With a bit of patience and some craft kit, you too can create an impressive save the date card. Let Ann show you how …

• Gather your materials. You’ll need thick card in two colours (I used A4 260gsm in linen white and 157mm square 220gsm in flamingo pink), a cutting board and craft knife, spray adhesive, gingham ribbon, a hole punch, an HB pencil and a fine tip black pen.
• Search You Tube for ‘wedding cake pop up card’ to find the wedding cake template. You’ll see the link to this particular design in the comments box on the right hand side of the video.


• Using a computer printer, print out the template onto a piece of white A4 card using standard black ink [see image 1].
• Cut along the solid bold lines of the pattern using your craft knife to form the cake shape. Once complete score gently along the dotted lines without piercing the card [see image 2].
• Once all the lines are cut or scored carefully fold the wedding cake outwards to form a 3D shape. Slowly bend all the folds you made with the craft knife to allow the wedding cake to stand on its own [see image 3].

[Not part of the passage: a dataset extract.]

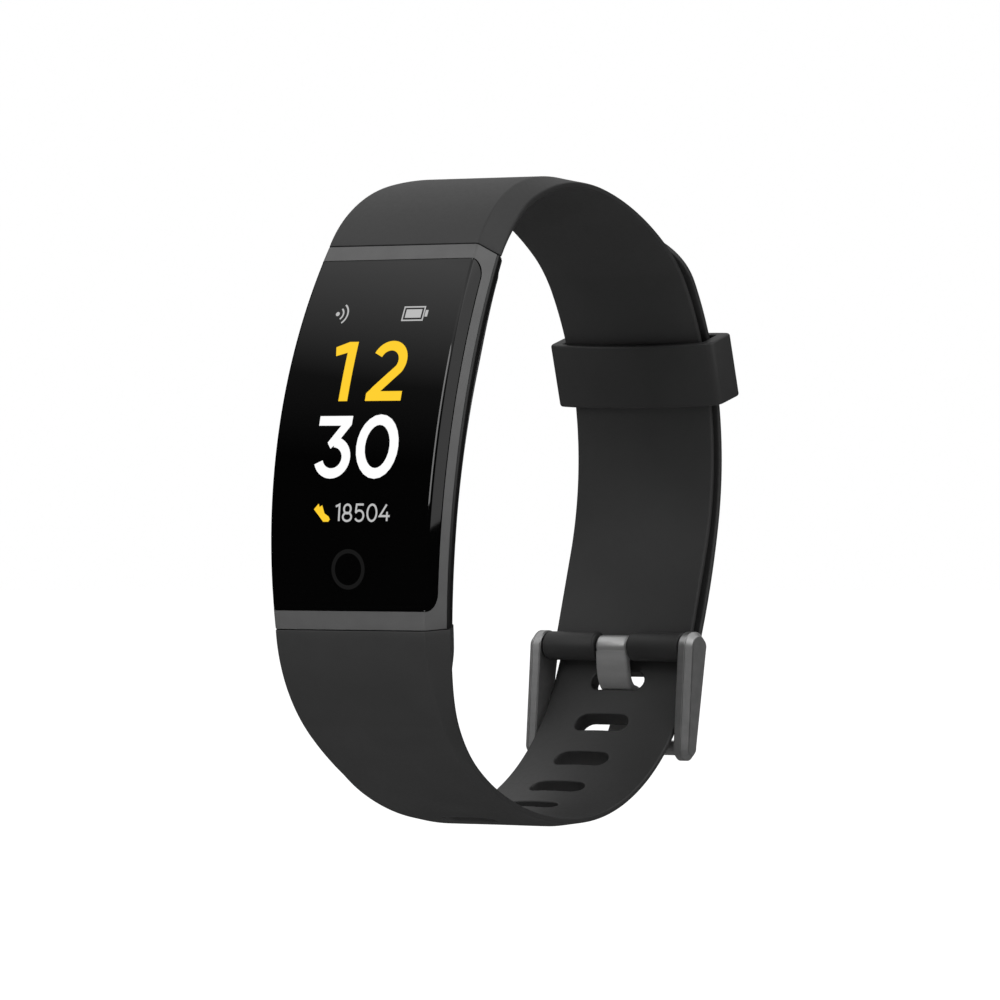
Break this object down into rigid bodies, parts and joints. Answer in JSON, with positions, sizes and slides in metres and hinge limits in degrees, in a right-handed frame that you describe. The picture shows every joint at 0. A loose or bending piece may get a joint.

• Glue the wedding cake edges onto the coloured card using spray adhesive. This part can be sticky so cover any nearby surfaces when using the spray to avoid damage. Once secured use a ruler and the craft knife to trim away any excess card [see images 5 and 6].


• With an HB pencil finely sketch out the positioning of your wedding date. When you’re happy with the design steadily go over the pencil with a thin black pen in your best handwriting. Don’t forget to include your and your H2B’s full names, the wedding date and the venue [see image 7].
• Fold the card closed and with a pencil make two markers approximately 4cm from the edge of the card. Then use a crafter’s hole punch to make two circular holes through both sides of the card [see image 8].


• Cut a 30 cm length of gingham ribbon and thread through the holes to keep the card closed then secure in a small decorative bow and cut the ends of the ribbon to avoid fraying [see image 9].
• To complete the look tuck the invitations into hand written envelopes and ask the postman to handle your precious cargo with care by writing ‘fragile’ on the envelope.